I’ve found that a cooking committee is important in these endeavors. Their freely given advice will become more profound with the consumption of adult beverages. Tim lives on the family ranch near Orland in the northern Sacramento Valley and says that for a 60-pound pig you need to invite a group and all your neighbors within the sound of gunshot.
It’s a good venue for a potluck.
Although I’ve never done a pig on a spit, I have been part of a team that cooked four pork shoulder quarters — picnic hams — in a buried pit. It was for the second day of a wedding feast in Charleston, South Carolina, and we were making pulled pork. The big wedding-day reception was held in a waterfront community center and featured blue crab cakes, fresh Low Country shrimp three ways, boiled crawdads, Southern deviled eggs, hush puppies, baked sweet potatoes, grilled dorado, freshly shucked oysters, and tables filled with finger food. The second-day celebration is a Southern tradition and was for extended family members and close friends. In a pit dug in the backyard of the home of the bride’s father, we burned hardwood down to coals, then buried the wrapped picnics to cook and steam all night and well into the next day. We removed them from the pit in the early evening and allowed them to cool enough to be handled, then placed them on a large kitchen counter for the “pulling” part. It turned out that pulling pork in our family is considered women’s work. The men, including several revered ministers and a priest, stayed outside, sipped adult mountain dew, and told stories around the fire pits while fireflies danced in the trees. Since the bride was from a musical family, a fiddle appeared, and everybody started clapping their hands and stomping their feet to the music. A grand old time was had by all.

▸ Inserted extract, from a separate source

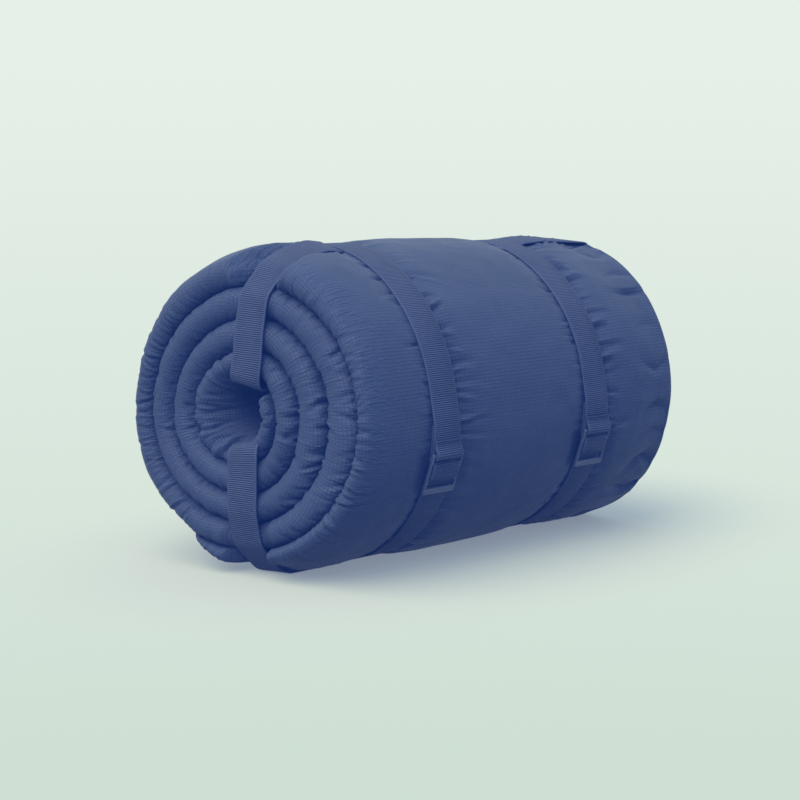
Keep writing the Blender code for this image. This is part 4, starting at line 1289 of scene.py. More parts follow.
# Lip of the bore: how far out each band bends over it, then (x, z, u, lean) from there inwards
BAND_LIP = {1.0: 0.0262, -1.0: 0.0160}
LIP_U = 0.0120
LIP_TILT = {1.0: -0.22, -1.0: -0.20}
LIP_TILT_START = -0.10
LIP_POINTS = (
    (-0.0004, 0.0050, 0.0008, 1.0),
    (0.0008, 0.0010, 0.0, 1.0),
    (0.0060, -0.0002, -0.0030, 1.0),
    (0.0200, 0.0004, -0.0065, 0.3),
)
BORE_START = 0.0500


def stretched_chain(cloud, first, last):
    """The tight line over a cloud of (x, z) from one point to another, on its outer side."""
    ring = hull(cloud + [first, last])
    k = ring.index(first)
    chain = [first]
    while chain[-1] != last:
        k = (k + 1) % len(ring)
        chain.append(ring[k])
    return chain


def band_line(side):
    """Middle of a core band as (x, z, u, lean, tilt), z away from the bore, from front to rear."""
    points = np.concatenate([skin.rows.reshape(-1, 3) for skin in SKINS])
    u = SIDE_SHIFT - points[:, 1]
    z = side * (points[:, 2] - AXIS_HEIGHT)
    near = (np.abs(u - FACE_BAND_U) < HALF_WIDTH) & (z > FACE_SPREAD_Z)
    x, u, z = points[near, 0], u[near], z[near]
    lean = face_share(x)
    flat_x = x - FACE_LEAN_U * lean * (u - FACE_BAND_U)
    tilt = BAND_TILT + EXTRA_TILT[side]
    flat_z = z + np.where(x < 0.0, tilt, BAND_TILT) * (1.0 - lean) * (u - FACE_BAND_U)
    front_x = FRONT_EDGE - FIT
    rear_x = REAR_EDGE + FIT

    def face(z):
        return NOSE_X + FACE_LEAN_U * FACE_BAND_U + FACE_LEAN_Z * z * side - BAND_CLEAR

    def cloud(mask):
        return [(float(a), float(b)) for a, b in zip(flat_x[mask], flat_z[mask])]

    def edge(place):
        return float(flat_z[np.abs(flat_x - place) < EDGE_WINDOW].max()) - BAND_SUNK

    low = (face(FACE_SPREAD_Z), FACE_SPREAD_Z)
    line = []
    for x, z in stretched_chain(cloud(flat_x < front_x), (front_x, edge(front_x)), low):
        share = float(face_share(x))
        line.append((x, z, FACE_BAND_U, share, -tilt * (1.0 - share)))
    lip_z = BAND_LIP[side]
    lip = face(lip_z)
    turned = LIP_TILT[side]
    lip_tilts = (LIP_TILT_START, turned, turned, 0.5 * turned)
    for (dx, dz, du, lean), tilt in zip(LIP_POINTS, lip_tilts):
        line.append((lip + dx, lip_z + dz, LIP_U + du, lean, tilt))
    wall = BORE_BAND_OFFSET + side * CORE_Z + BAND_CLEAR + HALF_THICKNESS
    chain_x = REAR_X + CHAIN_X + CHAIN_DEPTH
    bore = [(lip + BORE_START, wall), (chain_x - CHAIN_ROUND, wall), (chain_x, wall + CHAIN_ROUND)]
    line += [(x, z, BORE_BAND_U, 0.0, 0.0) for x, z in bore]
    line.append((chain_x, FACE_SPREAD_Z, FACE_BAND_U, 0.0, 0.0))
    corner = (chain_x, boundary(COVERED) * REAR_TURN_SHARE)
    for x, z in stretched_chain(cloud(flat_x > rear_x), corner, (rear_x, edge(rear_x))):
        tilt = -BAND_TILT * float(smooth((chain_x - x) / REAR_TILT_FADE))
        line.append((x, z, FACE_BAND_U, 0.0, tilt))
    return line


def resample(line, step):
    """The line at even steps of its length in (x, z)."""
    line = np.array(line)
    steps = np.linalg.norm(np.diff(line[:, :2], axis=0), axis=1)
    marks = np.concatenate([[0.0], np.cumsum(steps)])
    count = int(marks[-1] / step)
    at = np.linspace(0.0, marks[-1], count)
    return np.stack([np.interp(at, marks, line[:, k]) for k in range(line.shape[1])], axis=1)


def build_band(name, side):
    line = smooth_line(resample(band_line(side), BAND_STEP), BAND_ROUNDS)
    away = BAND_CLEAR + HALF_THICKNESS
    centre = side_step(line[:, :2], -away)

    def to_world(points, edge):
        x = points[:, 0] + FACE_LEAN_U * line[:, 3] * edge
        turned = line[:, 4] * edge
        below = centre[:, 1] + turned + HALF_THICKNESS + FLOOR_CLEAR - AXIS_HEIGHT
        z = points[:, 1] + turned - np.maximum(0.0, below) * (side < 0.0)
        return world(x, line[:, 2] + edge, side * z)

    return web_piece(name, centre, to_world)


# Buckles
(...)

After some dancing and a bit of the mountain dew, I decided that I wanted to learn how to pull pork and asked if I could join the ladies. Initially, they weren’t totally sure that an expatriate Southerner from sinful California should be included, but after a number of harrumphs and glances passed back and forth, I was invited to join in. I suspected and soon found out that the ladies had a little mountain dew of their own hidden underneath the counter. Dealing with the stress of a wedding is hard, and it was a time to let down their hair. We had a great time gossiping, and I learned some family secrets.
The pulled pork, which is picked from the bone into stringy shreds with fingers and forks while steaming hot, was mounded on a huge platter. Next to it was a big bowl of bread-and-butter pickles, another of coleslaw, and bottles of barbecue sauce — mustard-based sauce for the South Carolina folks and vinegar-based sauce for the North Carolina ladies and gentlemen who came to the wedding. On the other side were stacks of paper plates and piles of basic grocery-store hamburger buns. Which was better . . . the fancy reception that included Baroque harpsichord, opera arias, and champagne (the groom was a Spanish tenor from Barcelona, the bride a soprano from London), or the down-home pulled-pork sandwiches and foot stomping the next evening? I vote for both.

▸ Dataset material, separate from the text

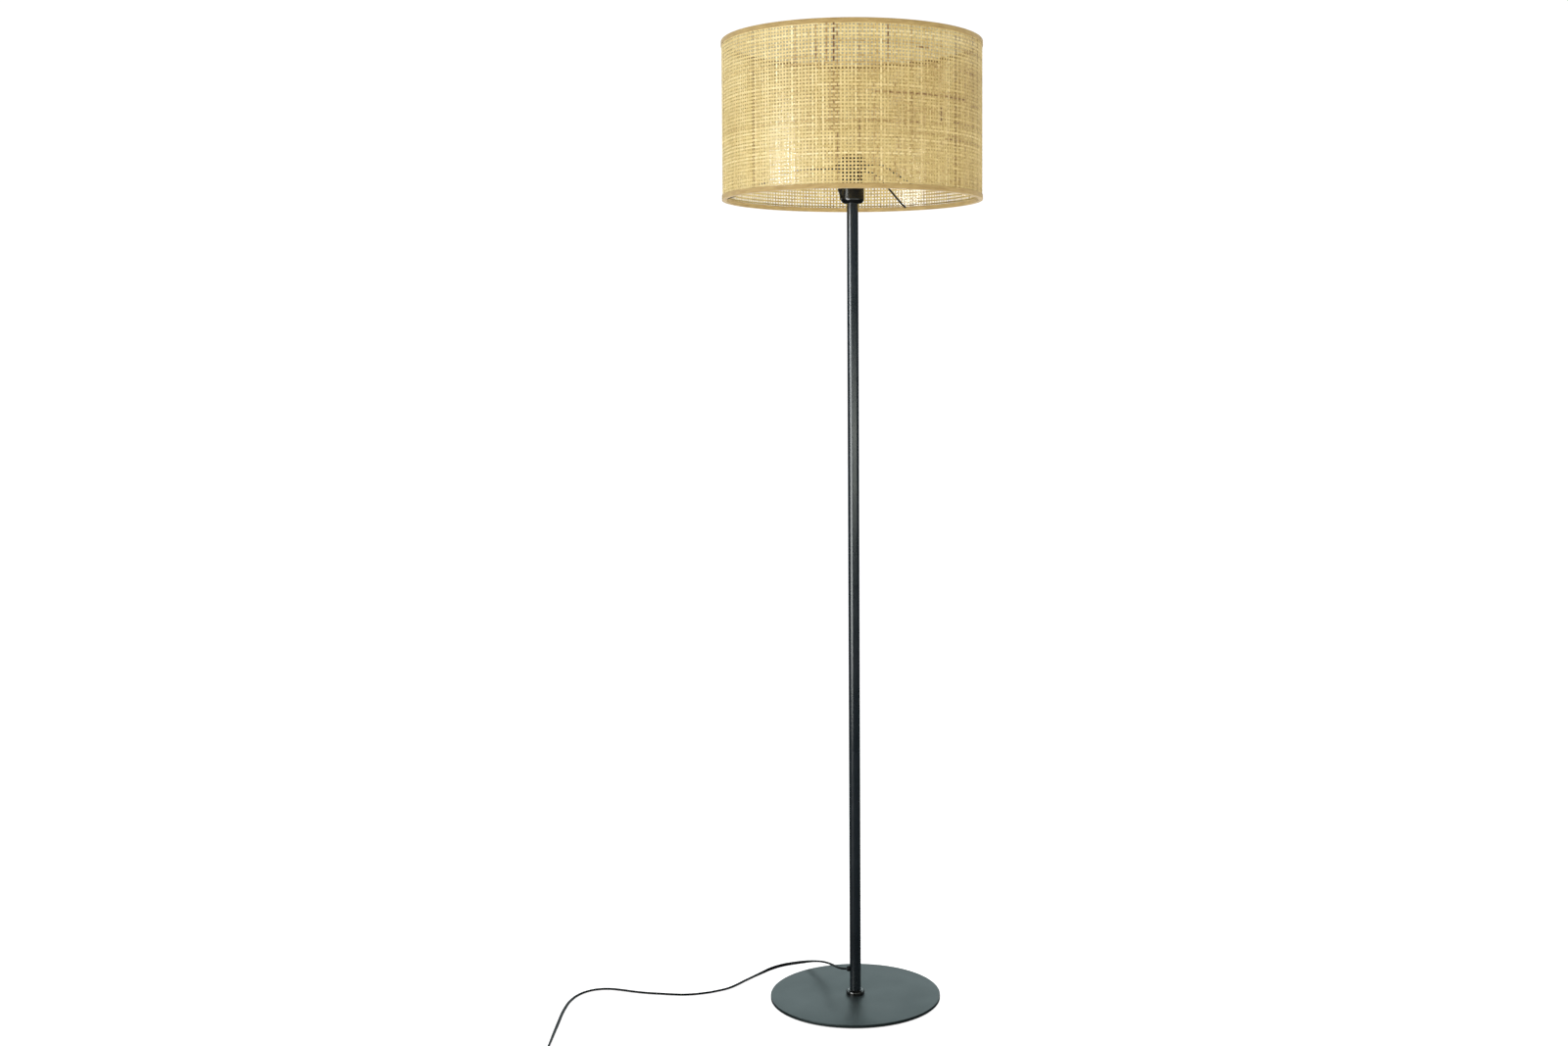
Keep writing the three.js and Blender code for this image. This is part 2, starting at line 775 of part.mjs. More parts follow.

I’m not adventurous enough to tackle a 60-pound pig right now, but I just got a lead on a local farmer in nearby Chicago Park who sells free-range heritage pork. Heritage pork is from older pig breeds that haven’t had the fat and flavors bred out of them in high-volume commercial production. Most are hormone free and antibiotic free, just like a wild pig. These pigs are returning to production and gaining in popularity as a farm-to-fork commodity. We will have to pay a premium for a smaller animal, but are ordering a 25-pounder to roast on the spit.

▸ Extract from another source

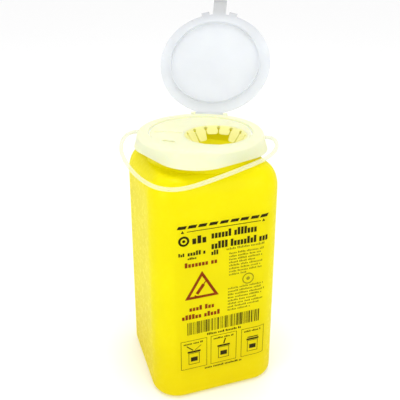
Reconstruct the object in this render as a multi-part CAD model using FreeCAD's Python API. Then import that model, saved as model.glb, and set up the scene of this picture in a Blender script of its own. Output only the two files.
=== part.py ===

We’ll do a potluck and pick up some zinfandel from down the road at Bent Metal or Ghost Pines. It will go well with the spicy food. I’ll get my friends from the Ragged but Right group to come over. I’m thinking that I’ll ask them to play “Shenandoah,” “The Green Rolling Hills of West Virginia,” and “The Battle Hymn of the Republic.” There could be some foot stomping, and we might just crank up some homemade peach ice cream to finish the evening. The Fourth of July is long gone, but not the memories of those Texas jubilees. I’ll put an American flag on the porch and another down on the barn for Labor Day.
Wine in a Can
I dropped by the Pour House here in Truckee the other day to pick up my usual summer beverage, a light and sassy pinot grigio “deck wine” that I love to chill with ice cubes. A row of out-of-place-looking containers on one of the shelves caught my eye — good golly, cans! With wine in ’em! I bought two on the spot, a pinot gris and a rosé (the vintner, the Union Wine Company of Oregon, also offers a canned pinot noir). Seven bucks each, with around two glasses of wine per can. And the contents tasted pretty darn good for the price. I’m not sure I’d carry one in my fishing vest — two glasses of wine on the river might get one a little clumsy — but then again, a friend of mine freezes the rosé and takes it on hikes, giving him sort of a slushee treat after an hour or three on the trail. And with the can’s very light weight compared to glass, it is certainly backpackable. Hmmm ….
First we get wine bottles with twist tops, and now we have wine in cans. Geez, I love this country.